I guess I'm thinking about this the same way as I would about a connection pool, http client or cluster... I've seen some IPC systems adopt Distributed and they'd also opt in for the multiplexing behavior. That is to say that the "where" is more of a configuration change, and less of a code change "which actor system is being passed around"

It's probably worth trying some API examples though and see what feels better.

mlienert · May 21, 2024, 7:46am

Yes I was leaning on having one system implementation and abstract around the "transport" (ie in which channel are the message passthrough) to allow supporting launching subprocesses, hosting wasm runtime, using IPC, ...

If we talk in term of network topology the DistributedCluster is a mesh and here we want to create a star I suppose.

jaleel · May 21, 2024, 10:46am

I'm just wondering if we can have this extend workflows feature as @pepi suggested with this setup...

Can't see the whole picture. I know that your demo is for educational process, but it's a good starting point. Can you add a bit more info in readme and open discussion on github so that can potentially also help with next steps?

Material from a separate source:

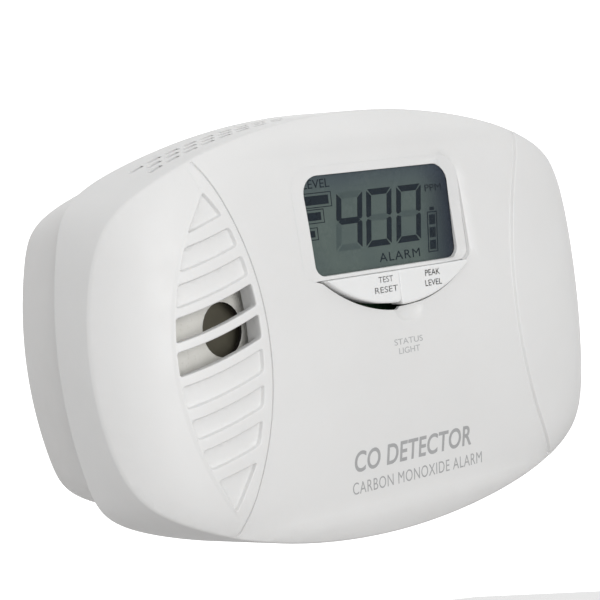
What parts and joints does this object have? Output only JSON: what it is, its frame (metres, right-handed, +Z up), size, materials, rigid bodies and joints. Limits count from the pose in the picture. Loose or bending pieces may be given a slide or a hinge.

ktoso · May 22, 2024, 3:26pm

Star or a tree I suppose, child processes could also have child processes, but yes! I think we're not aiming to support a mesh in this actor system

Looking forward to figuring out how we can get together a mini community to polish this up as a full fledged project!

mlienert · May 22, 2024, 7:07pm

True ! I didn't take into account the fact that child processes could have other child processes. I will look at my implementation to see if I can make this possible

About progress I successfully implement plugin in WASM and host them with WasmKit into the Host application. It can be used along side child processes plugins.

Pretty happy about this achievement, first time I use swiftwasm and WasmKit together. But I had to implement a polling from the wasm guest to the host and was not able implement more Concurrency friendly.